------ Data section ------
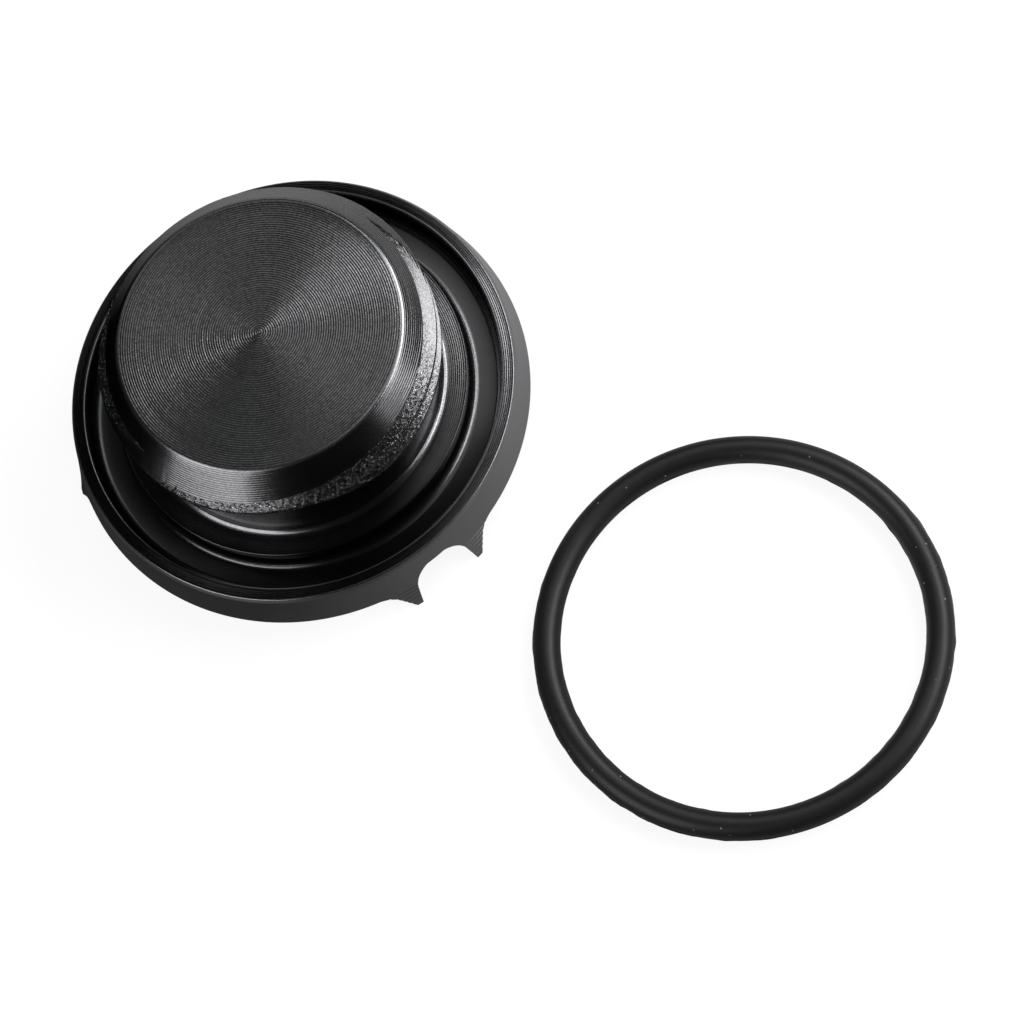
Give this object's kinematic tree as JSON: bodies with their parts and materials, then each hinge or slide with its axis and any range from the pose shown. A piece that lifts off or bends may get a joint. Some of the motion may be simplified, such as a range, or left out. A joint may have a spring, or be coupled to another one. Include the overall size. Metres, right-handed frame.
{
  "type": "oil filler cap with its seal ring",
  "caption": "Turned black aluminium oil filler cap standing on its grip face, threaded plug up, seal groove empty and its rubber O-ring lying beside it.",
  "frame": {"origin": "centre of the flat grip face that the cap stands on, on the cap's own axis", "axes": "+Z along the cap's axis towards the end of the threaded plug, -Y through the middle of one pair of finger ears, seal ring on the floor towards -Y and +X"},
  "size_m": [0.0757, 0.1128, 0.025],
  "materials": {
    "cap_metal": "black anodised over fine turning lines",
    "seal_rubber": "matt black moulded rubber"
  },
  "bodies": {
    "root": {"cap_body": "cap_metal", "o_ring": "seal_rubber"}
  },
  "joints": []
}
------
* [Problem details] Give the listing again, word for word.

* [Correct response]
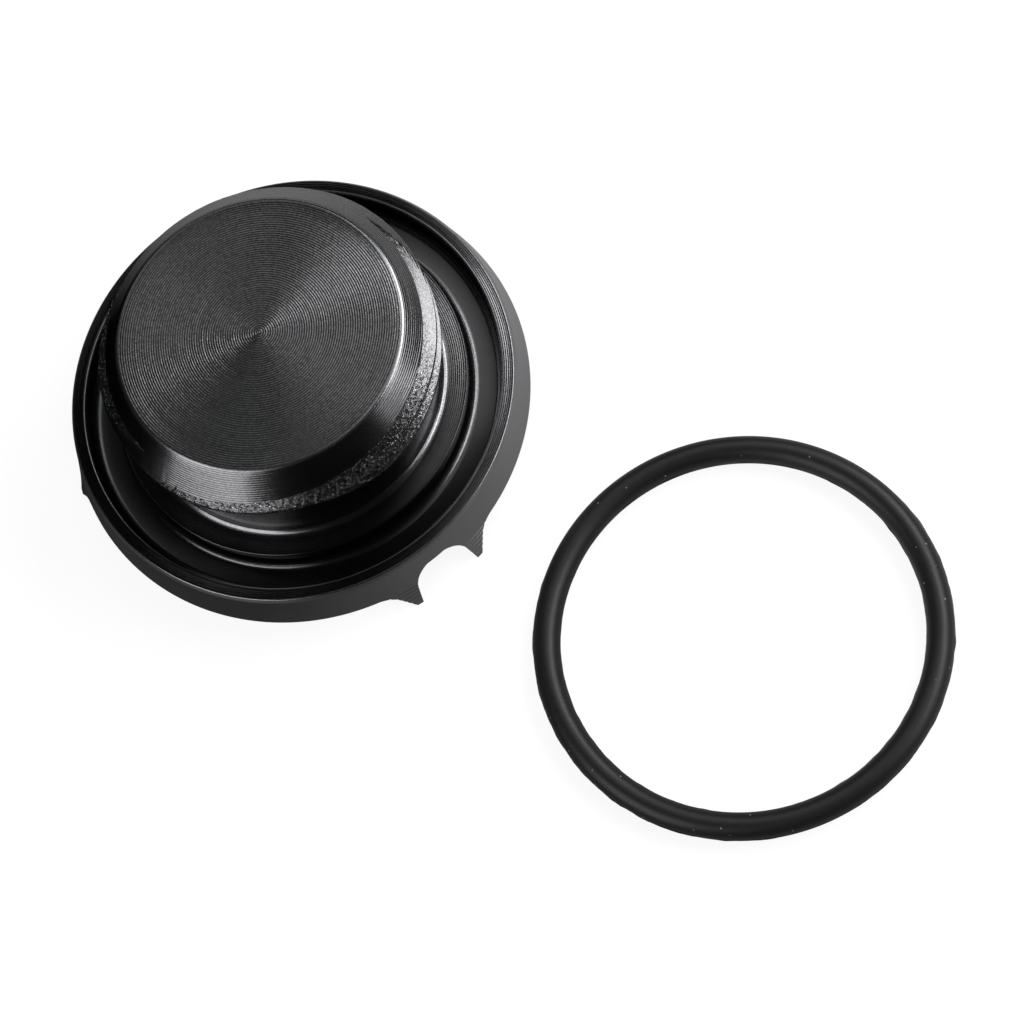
Give this object's kinematic tree as JSON: bodies with their parts and materials, then each hinge or slide with its axis and any range from the pose shown. A piece that lifts off or bends may get a joint. Some of the motion may be simplified, such as a range, or left out. A joint may have a spring, or be coupled to another one. Include the overall size. Metres, right-handed frame.
{
  "type": "oil filler cap with its seal ring",
  "caption": "Turned black aluminium oil filler cap standing on its grip face, threaded plug up, seal groove empty and its rubber O-ring lying beside it.",
  "frame": {"origin": "centre of the flat grip face that the cap stands on, on the cap's own axis", "axes": "+Z along the cap's axis towards the end of the threaded plug, -Y through the middle of one pair of finger ears, seal ring on the floor towards -Y and +X"},
  "size_m": [0.0757, 0.1128, 0.025],
  "materials": {
    "cap_metal": "black anodised over fine turning lines",
    "seal_rubber": "matt black moulded rubber"
  },
  "bodies": {
    "root": {"cap_body": "cap_metal", "o_ring": "seal_rubber"}
  },
  "joints": []
}